Written exercise:
Restate, exactly and only, the lines from the first through the line containing "return tank + cap + legs".

Provided material:
***

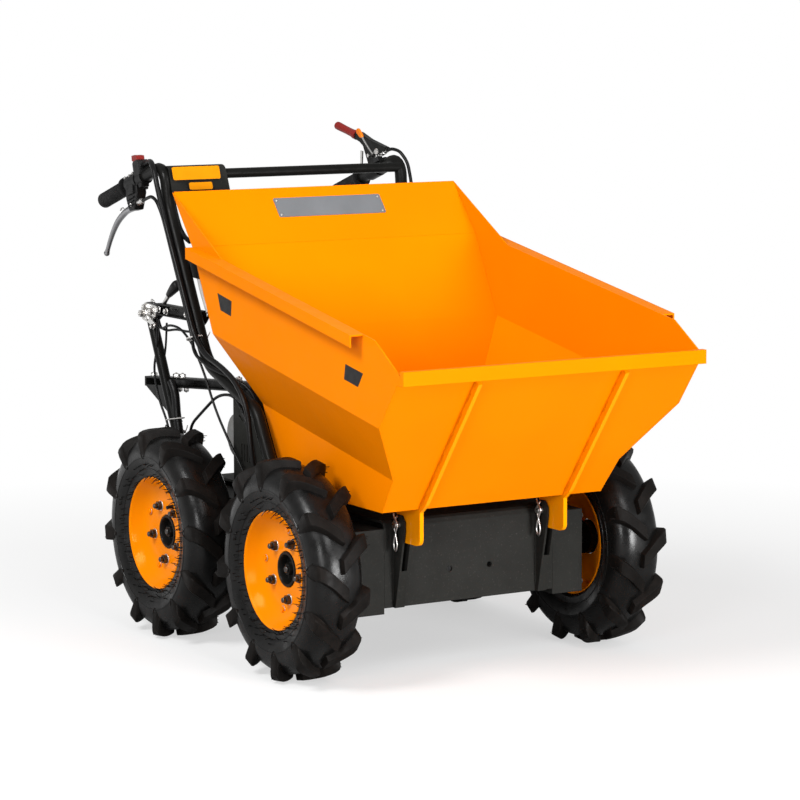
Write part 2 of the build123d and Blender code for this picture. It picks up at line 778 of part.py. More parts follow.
def fuel_tank():
    """Tank over the engine, with its cap."""
    tank = box(engine_x - 70, engine_x + 95, -70, 190, 562, 655)
    tank = fillet(tank.edges().filter_by(Axis.Z), 28)
    tank = chamfer(tank.faces().sort_by(Axis.Z)[-1].edges(), 12)
    cap = Pos(engine_x + 20, 60, 665) * Cylinder(30, 20)
    legs = box(engine_x + 50, engine_x + 70, 20, 90, 440, 562)
    return tank + cap + legs


def air_cleaner():
    """Air filter box behind the cylinder, left."""
    body = box(engine_x - 170, engine_x - 70, 70, 190, 562, 650)
    body = fillet(body.edges().filter_by(Axis.Z), 18)
    elbow = box(engine_x - 120, engine_x - 80, 62, 100, 500, 570)
    return body + elbow - engine_block()


def muffler():
    """Silencer beside the cylinder head, with its pipe, right."""
    body = box(engine_x + 34, engine_x + 92, -72, 14, 462, 540)
    body = fillet(body.edges().filter_by(Axis.Y), 20)
    pipe = bar_between((engine_x - 20, -20, 500), (engine_x + 40, -20, 500), 13)
    return body + pipe - engine_block()


# ---------------------------------------------------------------- chassis, below the deck
def gearbox():
    """Gearbox between the side cases."""
    body = box(-150, 60, -110, 110, 165, deck_top - sheet)
    body = fillet(body.edges().filter_by(Axis.Z), 20)
    shaft = rod_y(-60, 235, 16, -case_inner_y, case_inner_y)
    return body + shaft


def skip_rests():
    """Rubber buffers on the deck under the skip's floor."""
    pads = [
        Pos(110, y, (deck_top + skip_floor_z - face_gap) / 2)
        * Cylinder(16, skip_floor_z - face_gap - deck_top)
        for y in (-120, 120)
    ]
    return Compound(pads)


def write_all():
    wheels = [("front", wheelbase / 2), ("rear", -wheelbase / 2)]
    sides = [("left", 1), ("right", -1)]
    pieces = {"tyre": tyre(), "rim": rim(), "hub": hub()}
    for end, x in wheels:
        for side, sign in sides:
            for name, piece in pieces.items():
                placed = piece if sign > 0 else mirrored(piece)
                write(f"{name}_{end}_{side}", wheel_place(x, sign) * placed)
        write(f"{end}_axle", axle(x))
    case = drive_case()
    bracket = hinge_bracket()
    pin = hinge_pin()
    wall = side_wall() + rim_flange()
    rib = rib_and_tab()
    tube = handle_tube()
    grip_left = grip()
    write("drive_case_left", case)
    write("drive_case_right", mirrored(case))
    write("chassis_pan", deck() + bracket + mirrored(bracket))
    write("hinge_pins", Compound([pin, Pos(0, -2 * tab_y, 0) * pin]))
    write("gearbox", gearbox())
    write("skip_rests", skip_rests())
    write("engine_block", engine_block())
    write("blower_housing", blower_housing())
    write("fuel_tank", fuel_tank())
    write("air_cleaner", air_cleaner())
    write("muffler", muffler())
    write("handle_tube_left", tube)
    write("handle_tube_right", mirrored(tube))
    write("hand_grips", Compound([grip_left, mirrored(grip_left)]))
    write("crossbar", crossbar())
    write("label_panel", label_panel())
    write("brake_lever", mirrored(brake_lever()))
    write("stop_switch", mirrored(stop_switch()))
    write("clutch_lever", clutch_lever())
    write("throttle_lever", throttle_lever())
    write("shift_post", shift_post())
    write("shift_lever", shift_lever())
    write("upper_stay", upper_stay())
    write("side_shelf", side_shelf())
    write("belt_guard", belt_guard())
    write("skip_side_left", wall)
    write("skip_side_right", mirrored(wall))
    write("skip_floor", panel(3, 4))
    write("skip_back", panel(1, 3))
    write("skip_headboard", panel(0, 1))
    write("skip_front", panel(4, 5) + skip_lip())
    write("skip_ribs", Compound([rib, mirrored(rib)]))
    for name, (radius, points) in cables.items():
        write(name, cable(name, radius, points))


write_all()
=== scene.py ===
import random
from math import atan2, cos, pi, radians, sin, sqrt, tan

import bpy
import bmesh
from mathutils import Matrix, Vector


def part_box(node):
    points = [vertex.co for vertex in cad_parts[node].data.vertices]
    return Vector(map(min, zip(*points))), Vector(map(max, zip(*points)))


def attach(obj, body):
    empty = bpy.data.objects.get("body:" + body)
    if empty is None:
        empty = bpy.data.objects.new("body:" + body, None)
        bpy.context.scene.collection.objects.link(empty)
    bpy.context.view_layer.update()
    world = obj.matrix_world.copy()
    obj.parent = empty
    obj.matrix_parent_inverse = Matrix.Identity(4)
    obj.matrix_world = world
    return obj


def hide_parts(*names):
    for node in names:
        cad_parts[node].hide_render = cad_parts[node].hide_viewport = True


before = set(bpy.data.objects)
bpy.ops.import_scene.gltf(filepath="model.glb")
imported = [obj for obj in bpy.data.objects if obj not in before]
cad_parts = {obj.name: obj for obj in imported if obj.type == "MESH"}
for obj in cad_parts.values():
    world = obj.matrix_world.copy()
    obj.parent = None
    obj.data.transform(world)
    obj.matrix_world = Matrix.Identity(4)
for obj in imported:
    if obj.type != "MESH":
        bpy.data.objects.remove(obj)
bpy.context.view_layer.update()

random.seed(11)
MM = 0.001    # every shape is drawn in mm; piece() turns it into metres


# ======== mesh kit
class Mesh:
    """Vertices and faces collected from several shapes, in mm."""

    def __init__(self, verts=(), faces=()):
        self.verts = [Vector(v) for v in verts]
        self.faces = [list(f) for f in faces]

    def join(self, other, place=None):
        """Adds another mesh, moved by the matrix place."""
        base = len(self.verts)
        self.verts += [place @ v if place is not None else v for v in other.verts]
        self.faces += [[base + i for i in f] for f in other.faces]
        return self

    def mirror_y(self):
        return Mesh([(v.x, -v.y, v.z) for v in self.verts], [f[::-1] for f in self.faces])


def both(mesh):
    """The mesh and its mirror image on the machine's other side."""
    return Mesh().join(mesh).join(mesh.mirror_y())


def rings(count, size, wrap=False):
    """Quads between rings of vertices, stored ring after ring; wrap joins the last ring to the first."""
    faces = []
    for i in range(count if wrap else count - 1):
        a, b = i * size, (i + 1) % count * size
        for j in range(size):
            k = (j + 1) % size
            faces.append([a + j, a + k, b + k, b + j])
    return faces


def skin(verts, count, size):
    """Closed form over rings of vertices, with a cap on each end."""
    last = (count - 1) * size
    caps = [list(range(size))[::-1], [last + j for j in range(size)]]
    return Mesh(verts, rings(count, size) + caps)


def lathe(profile, segments):
    """Ring turned about the Y axis from a closed profile of (radius, y)."""
    verts = []
    for i in range(segments):
        angle = 2 * pi * i / segments
        verts += [(r * sin(angle), y, -r * cos(angle)) for r, y in profile]
    return Mesh(verts, rings(segments, len(profile), True))


def rounded(points, radius, steps):
    """The 2D outline with each corner cut back and rounded."""
    result = []
    for i, p in enumerate(points):
        p = Vector(p)
        before = Vector(points[i - 1]) - p
        after = Vector(points[(i + 1) % len(points)]) - p
        cut = min(radius, 0.45 * before.length, 0.45 * after.length)
        a = p + before.normalized() * cut
        b = p + after.normalized() * cut
        for k in range(steps + 1):
            t = k / steps
            result.append(a * (1 - t) ** 2 + p * 2 * t * (1 - t) + b * t * t)
    return result


def rectangle(u0, u1, v0, v1, corner=0):
    """Outline of a rectangle, its corners rounded if asked."""
    outline = [(u0, v0), (u1, v0), (u1, v1), (u0, v1)]
    return rounded(outline, corner, 4) if corner else outline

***

Answer to this problem:
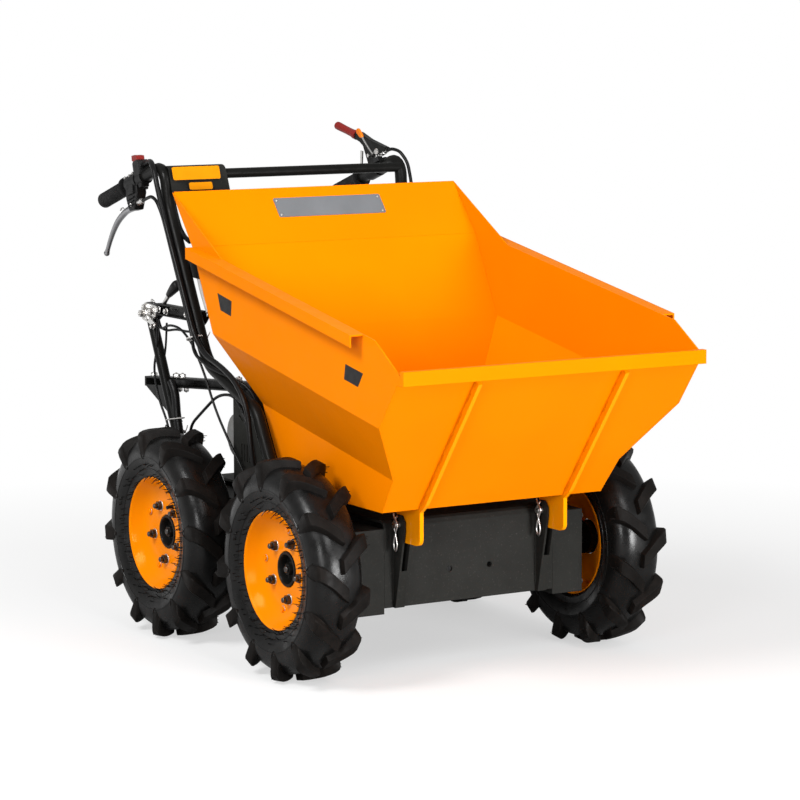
Write part 2 of the build123d and Blender code for this picture. It picks up at line 778 of part.py. More parts follow.
def fuel_tank():
    """Tank over the engine, with its cap."""
    tank = box(engine_x - 70, engine_x + 95, -70, 190, 562, 655)
    tank = fillet(tank.edges().filter_by(Axis.Z), 28)
    tank = chamfer(tank.faces().sort_by(Axis.Z)[-1].edges(), 12)
    cap = Pos(engine_x + 20, 60, 665) * Cylinder(30, 20)
    legs = box(engine_x + 50, engine_x + 70, 20, 90, 440, 562)
    return tank + cap + legs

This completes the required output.